(An edited version of this piece was first published in The Hindu Business Line.)
Comics were a large part of my life as a child who felt out of place on the playground but they are only just beginning to enrich my adulthood. The jugalbandi between image and text is soothing in ways that might be difficult to convey to someone who has not tasted its magic yet. In the last couple of weeks while looking for meaning during the COVID-19 pandemic, I must admit that comics have not let me down. They have shown me that the world is indeed topsy-turvy, that laughter can be healing, and that we can care about social justice even in moments of personal fragility.
Sayan Mukherjee (@sayanart on Instagram) is a Kolkata-based illustrator whose comics appeal to me because of their simplicity. Whether it is an image of a man whose wings are being clipped as he is forced into a lockdown, or a father whose son refuses to get off his back during the mandatory work from home situation, or a man struggling to keep his mask in place while balancing heavy bags of groceries in both hands — the artist presents his subjects with an affectionate gaze. He acknowledges their struggle for survival and their desire for freedom.
The use of text in his comics is minimal, and that adds to the impact of his visuals. There is an immediacy to them, an absence of cleverness, and a light-hearted look at what constitutes the new normal.
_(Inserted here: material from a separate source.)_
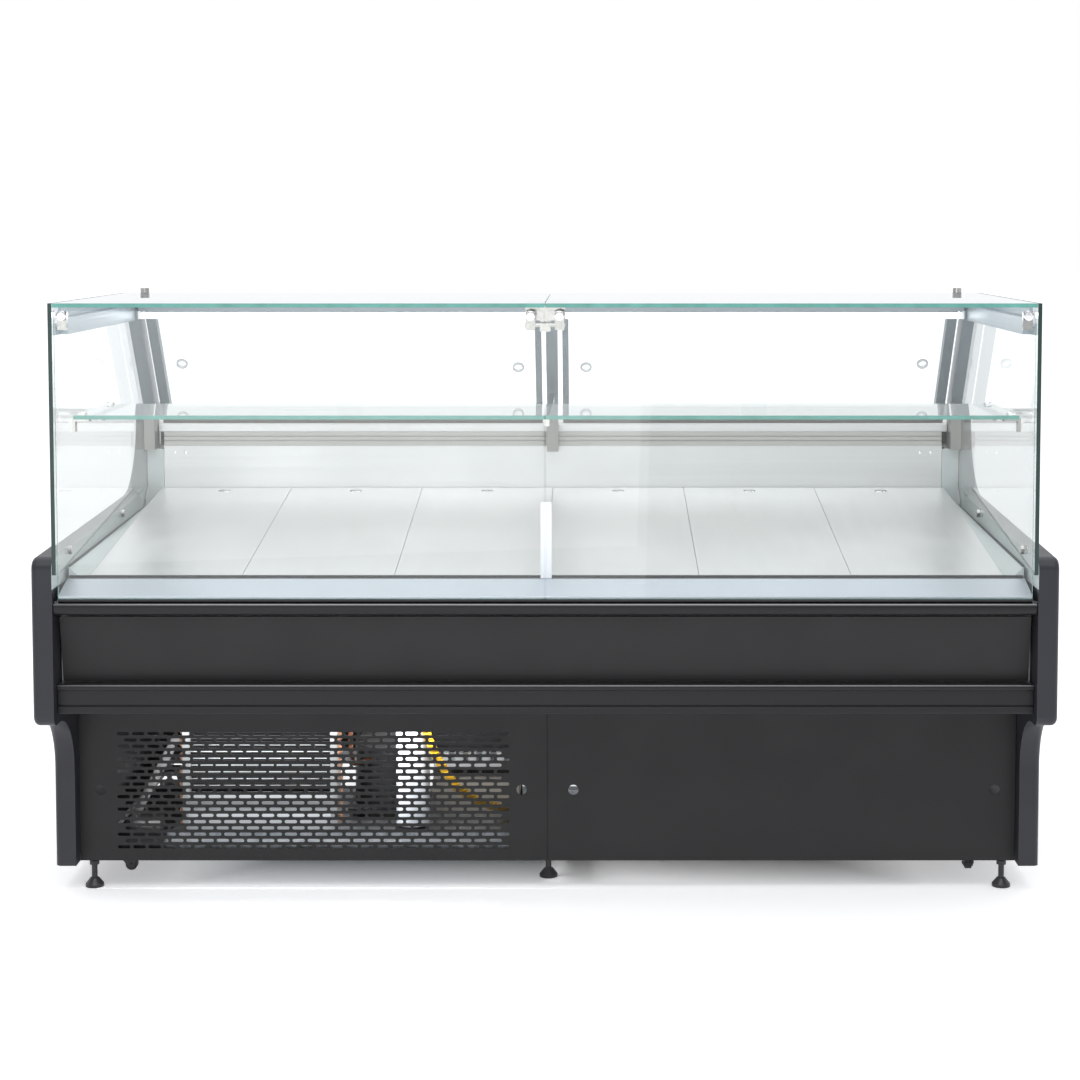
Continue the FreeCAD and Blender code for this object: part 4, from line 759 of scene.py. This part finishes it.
NODE_FINISHES = (
    (charcoal_moulding, ("end_panel_left", "end_panel_right")),
    (graphite_sheet, ("fascia_panel", "kick_plate_left", "kick_plate_right", "rear_panels")),
    (graphite_trim, ("front_bumper", "lower_trim")),
    (satin_aluminium, ("front_sill",)),
    (bar_aluminium, ("top_frame",)),
    (post_aluminium, ("rear_frame",)),
    (rail_aluminium, ("rear_rail",)),
    (deck_steel, tuple(f"deck_plate_{number}" for number in range(1, 7))),
    (riser_steel, ("rear_riser", "rear_worktop")),
    (lining_sheet, ("side_liners",)),
    (chrome, ("glass_fittings", "hinge_clamps_left", "hinge_clamps_right")),
    (galvanised, ("base_frame",)),
    (fin_stack, ("condenser_coil", "evaporator_coil")),
    (copper, ("refrigerant_tubes",)),
    (black_enamel, ("compressor",) + nodes_named("foot_", "castor_fork_")),
    (black_plastic, ("condenser_fan", "evaporator_fan") + nodes_named("castor_wheel_")),
    (tub_skin, ("insulated_tub",)),
    (lamp_white, ("lamp_tube",)),
    (control_plastic, ("control_box", "lamp_switch")),
    (drain_plastic, ("drain_spout",)),
    (yellow_conduit, ("wiring_conduit",)),
)


def give(node_name, material):
    """Put a finish on every material slot of a frame node."""
    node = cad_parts[node_name]
    if not node.material_slots:
        node.data.materials.append(material)
    for slot in node.material_slots:
        slot.material = material


class CASE_OT_effects(bpy.types.Operator):
    """Make the shared grain, brushing, wear and dust effects."""
    bl_idname = "deli_case.effects"
    bl_label = "Shared effects"

    def execute(self, context):
        for make in (make_grain_effect, make_brushed_effect, make_wear_effect, make_dust_effect):
            make()
        return {"FINISHED"}


class CASE_OT_finishes(bpy.types.Operator):
    """Give every node of the frame its finish."""
    bl_idname = "deli_case.finishes"
    bl_label = "Finishes"

    def execute(self, context):
        look = context.scene.deli_finish
        for maker, names in NODE_FINISHES:
            material = maker(look)
            for name in names:
                give(name, material)
        for name, face in GLASS_FACES.items():
            # Painted shade: the end glass's edges get 0.12 of the usual brightness.
            give(name, clear_glass(look, f"glass_{name}", face, 0.12 if name == "end_glass_panes" else 1.0))
        door = clear_glass(look, "glass_doors", DOOR_FACE)
        for number in range(1, 5):
            give(f"rear_door_{number}", door)
        return {"FINISHED"}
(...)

He does not shy away from critique of police brutality, or of citizens who do not follow safety guidelines about physical distancing, but there is a subtlety in his approach that brings the point home without belabouring it.
Ah To, a comic artist living in Hong Kong (@ah_to_hk on Instagram), has a style that is more biting in its satire. My favourite comic is the one that shows toilet paper being preserved in a safe, along with gold bars and surgical masks. However, the comic that has drawn more attention because of its explicitly political stance is one that mocks the World Health Organization’s decision to change the name of the Wuhan coronavirus to novel coronavirus in their attempt to avoid linking the pandemic to China and holding it accountable.
Though it is common knowledge that the Chinese government suppressed crucial information, and endangered many lives all over the world, the economic might of China has led many international leaders to chicken out from naming it as a culprit. The object of ridicule in this comic is WHO Director-General Tedros Adhanom Ghebreyesus, and the one standing up to him is a chicken with a spray can making graffiti on the walls. The images are ingenious and hard-hitting.
While the authoritarian regime in China continues to flex its political muscle, the people who have had to bear the brunt are the citizens and those of Chinese heritage who live in other parts of the world. Unfortunately, the global ire against China has provided fodder for racism against all east Asians who ‘look Chinese’ to people who do not know any better. In India itself, people from the North-east have been subjected to verbal abuse and hate crimes because they are mistakenly viewed as carriers of the virus, therefore a source of danger.
The comics created by Swedish-Korean illustrator, comic book artist and activist Lisa Wool-Rim Sjöblom (@chung.woolrim on Instagram) talk back against sinophobia or chinophobia — terms used to designate discrimination against Chinese people and prejudice against Chinese culture. She lives in New Zealand, and her comics gave a human face to the violence experienced by these racial minorities in predominantly white countries where it has become unsafe for many of them to use public transport.
The most poignant image that has stayed with me is of a mother telling her children, “Because of this virus, there’s a chance that people may say or do mean things to us.” She wants to prepare them for a society that will dehumanize them because of the way they look. While the virus can be tackled with medical treatment and perhaps a vaccine in the future, one wonders if there is any cure for bigotry.
Compassion seems to be the only antidote, as articulated by Mumbai-based cartoonist Hemant Morparia (@hemantmorparia on Instagram) in a recent comic of his wherein a little girl holds her mother’s hand and asks, “You think there will be an outbreak of Karuna (meaning compassion) in Delhi, Ma?” It was published soon after the communal violence in Delhi this February that brought murder and mayhem upon low-income Muslim communities in the capital.
Islamophobic discourse seems to have got a fresh boost with many COVID-19 cases now being traced back to a religious gathering in the Muslim neighbourhood of Nizamuddin in Delhi. While it is important to focus on clusters so that one can contain the spread of the virus, it is unhelpful to demonize a whole community. Anyone who is vigilant enough can see through this ploy to detract from the criticism Prime Minister Narendra Modi has received for his failure to protect the most marginalized at this vulnerable time.